Summary Increasing demand and sophistication of applications deployed on data centers resulted in various designs for data center networks (DCNs). One of the major challenges in the design of DCNs is the design of routing protocol that scales to support millions of servers that a typical DCN hosts. Many alternative routing protocols are proposed to overcome the scalability problem of conventional routing protocols such as Open Shortest Path First and Routing Information Protocol. These alternative protocols that use topology characteristics of DCN are broadly classified as source routing and location-based routing. In the process of fixing the scalability problem, these protocols introduced additional complexities such as large network control overhead and reprogramming of network elements. The extra control overhead in these protocols is the result of their effort to determine the relative location of the end hosts in a given topology. Further, existing location-based routing is not entirely location based and covers only the latter half of a route. In our work, we present a new location-based routing based on IP address hierarchy that (a) does not need any additional network control plane and management planes, (b) deployable on proven network technologies, and (c) covers entire path of the route. We establish the correlation between topology design and address assignments that helps determining the location of an end host directly from the address assigned to it. We demonstrate our proposed location-based routing on an existing proven architecture for DCN, BCube-IP and on our proposed architecture 4-4, 1-4. We give proper justification for proposing 4-4, 1-4, a better design for our proposed location-based routing. Copyright

Greening 4-4, 1-4 Data Center Network: A Greedy Approach for Finding an Energy Efficient Sub-network

Data centers are over provisioned to handle traffic surges. However, various studies of data center traffic regarded this upsurge as a rare event and shown that the resources of data center are underutilized. Hence, there is a need to conserve energy by providing control knobs that turn the resources of data center on/off according to the traffic condition. In this paper, we study the ability of 4-4, 1-4 data center network design for energy conservation. Given a set of current flows, we propose a greedy approach to find sub-network that can accommodate current set of flows and switch off rest of the network to conserve energy. We simulated the proposed method using network-simulator (NS3) and compared the performance with Elastic Tree. The simulation results shown performance of 4-4, 1-4 design is better than Elastic Tree in terms of energy conservation, packet delivery ratio and delay. As an extension, we also compared the support from routing protocols: source routing and location based routing, in designing energy conservation methods.

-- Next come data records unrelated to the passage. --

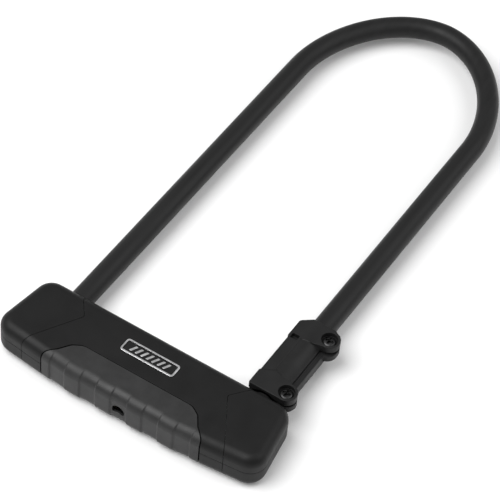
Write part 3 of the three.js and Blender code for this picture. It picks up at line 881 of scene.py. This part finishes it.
def build_floor():
    bpy.ops.mesh.primitive_plane_add(size=FLOOR["size"], location=(0, 0, -FLOOR["drop"]))
    floor = bpy.context.object
    floor.name = "floor"
    recipe = Recipe("floor")
    dark, light = ((FLOOR[tone],) * 3 + (1,) for tone in ("dark", "light"))
    recipe.colour(recipe.noise(3, detail=2), dark, light)
    recipe.set(Roughness=FLOOR["rough"])
    floor.data.materials.append(recipe.material)


def build_lights():
    world = bpy.data.worlds.new("world")
    world.use_nodes = True
    background = world.node_tree.nodes["Background"]
    background.inputs["Color"].default_value = (1, 1, 1, 1)
    background.inputs["Strength"].default_value = WORLD_STRENGTH
    bpy.context.scene.world = world
    for name, facts in LIGHTS.items():
        data = bpy.data.lights.new(name, "AREA")
        data.shape = "DISK"
        data.size = facts["size"]
        data.energy = facts["watts"]
        lamp = bpy.data.objects.new(name, data)
        lamp.location = facts["at"]
        lamp.rotation_euler = (-Vector(facts["at"])).to_track_quat("-Z", "Y").to_euler()
        bpy.context.scene.collection.objects.link(lamp)
    bpy.context.scene.view_settings.view_transform = "Standard"


def build_camera():
    azimuth, elevation, roll = (math.radians(CAMERA[name]) for name in ("azimuth", "elevation", "roll"))
    level = math.cos(elevation)
    back = Vector((math.sin(azimuth) * level, -math.cos(azimuth) * level, math.sin(elevation)))
    right = (-back).cross(Vector((0, 0, 1))).normalized()
    up = right.cross(-back)
    tilted_right = right * math.cos(roll) + up * math.sin(roll)
    tilted_up = up * math.cos(roll) - right * math.sin(roll)
    data = bpy.data.cameras.new("camera")
    data.sensor_width = CAMERA["sensor"]
    data.lens = CAMERA["lens"]
    data.clip_end = 20
    camera = bpy.data.objects.new("camera", data)
    basis = Matrix((tilted_right, tilted_up, back)).transposed()
    camera.matrix_world = Matrix.Translation(CAMERA_AIM + back * CAMERA["distance"]) @ basis.to_4x4()
    bpy.context.scene.collection.objects.link(camera)
    bpy.context.scene.camera = camera


dress_cad_nodes()
build_covers()
build_grip()
build_seals()
build_badge()
build_sleeve()
build_bar()
build_bracket()
build_floor()
build_lights()
build_camera()
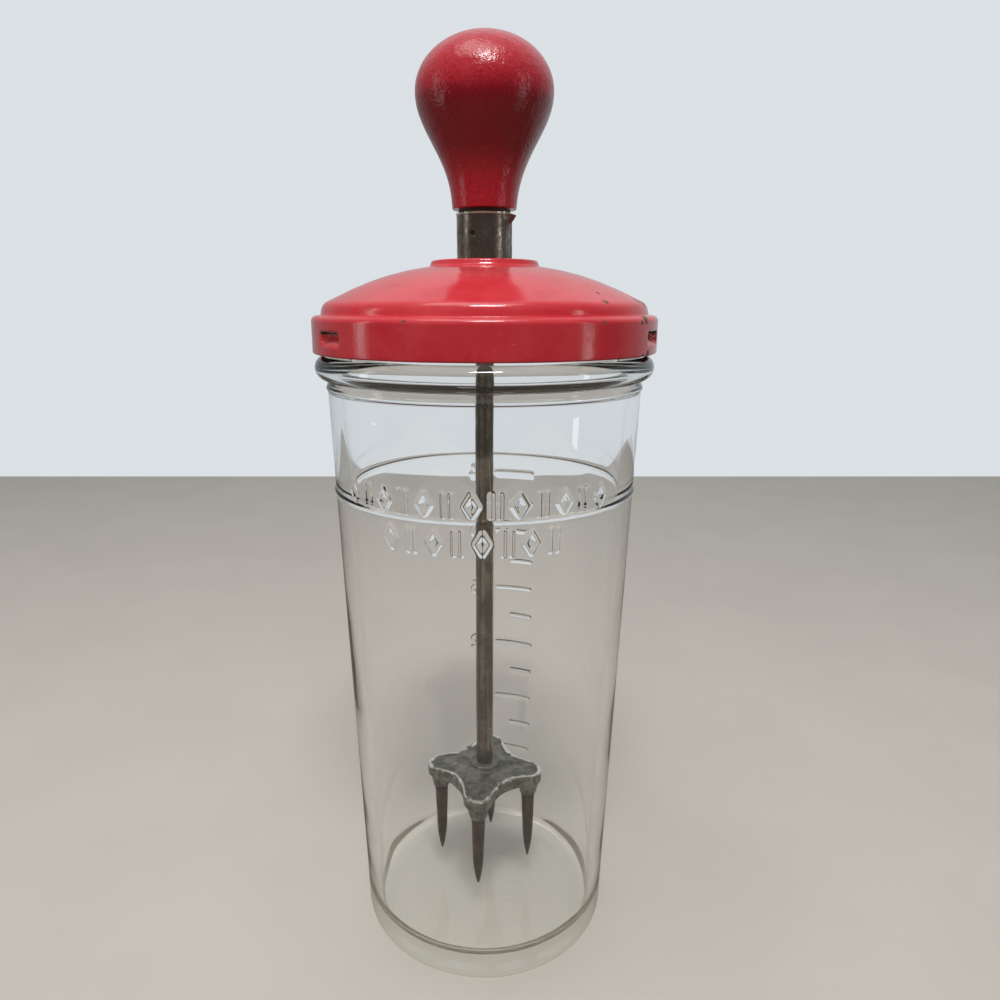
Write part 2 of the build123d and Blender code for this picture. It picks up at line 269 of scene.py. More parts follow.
def turned(
    name: str, outline: Sequence[Point], steps: int, axis_at: Point = (0, 0), closed: bool = True
) -> bpy.types.Object:
    """Turns an outline round an upright axis.

    Args:
        name: The piece's name.
        outline: Radius and height of each point. One that ends where it starts makes a ring.
        steps: How many faces go round.
        axis_at: X and Y of the axis.
        closed: False for a single sheet, whose faces are turned up where it is flat.

    Returns:
        The new piece.
    """
    first_radius, first_height = outline[0]
    place = (axis_at[0] + first_radius, axis_at[1], first_height)
    piece = added(bpy.ops.mesh.primitive_plane_add, name, size=MM, location=place)
    with editing(piece):
        bpy.ops.mesh.merge(type="CENTER")
        for (radius, height), (next_radius, next_height) in zip(outline, outline[1:]):
            step = (next_radius - radius, 0, next_height - height)
            bpy.ops.mesh.extrude_vertices_move(TRANSFORM_OT_translate={"value": step})
        bpy.ops.mesh.select_all(action="SELECT")
        bpy.ops.mesh.spin(steps=steps, angle=FULL_TURN, center=(*axis_at, 0), axis=(0, 0, 1))
    close_up(piece)
    settle(piece)
    highest = max(piece.data.polygons, key=lambda face: face.center.z)
    if not closed and highest.normal.z < 0:
        turn_over(piece)
    return piece


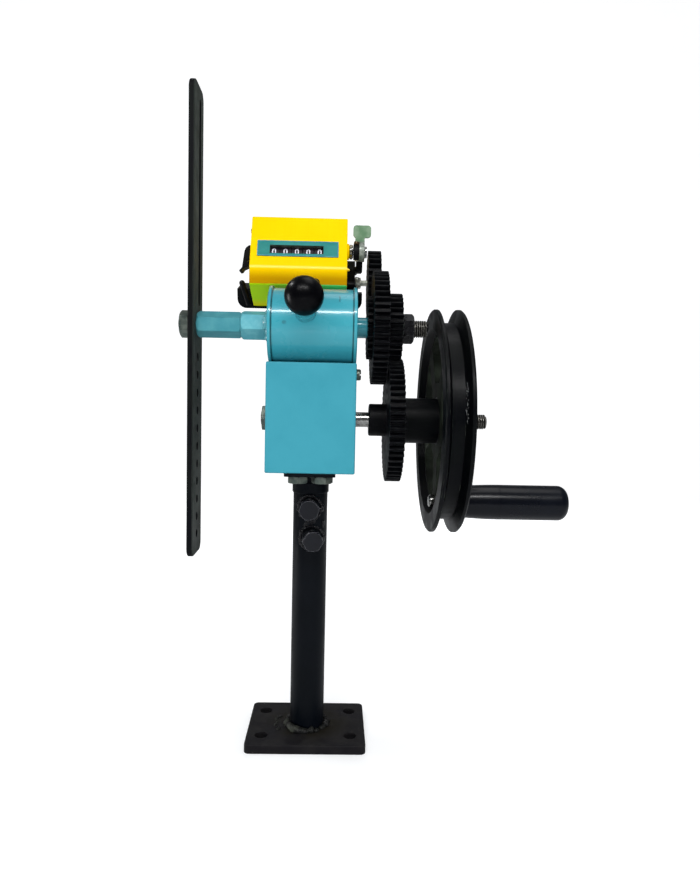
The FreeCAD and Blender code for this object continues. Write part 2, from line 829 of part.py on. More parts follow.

BCube-IP: BCube with IP Address Hierarchy

BCube and DCell propose data transfer using source routing for data center networks (DCNs). One potential problem with their approach is the use of two different address spaces, one for identifying end hosts and another for routing. In this paper, we propose a variant of BCube called BCube-IP based on an IP address hierarchy. BCube-IP overcomes the limitations of using two different address spaces in BCube. Along with the improved performance of source routing, we demonstrate the use of location-based routing for data transfer in BCube-IP.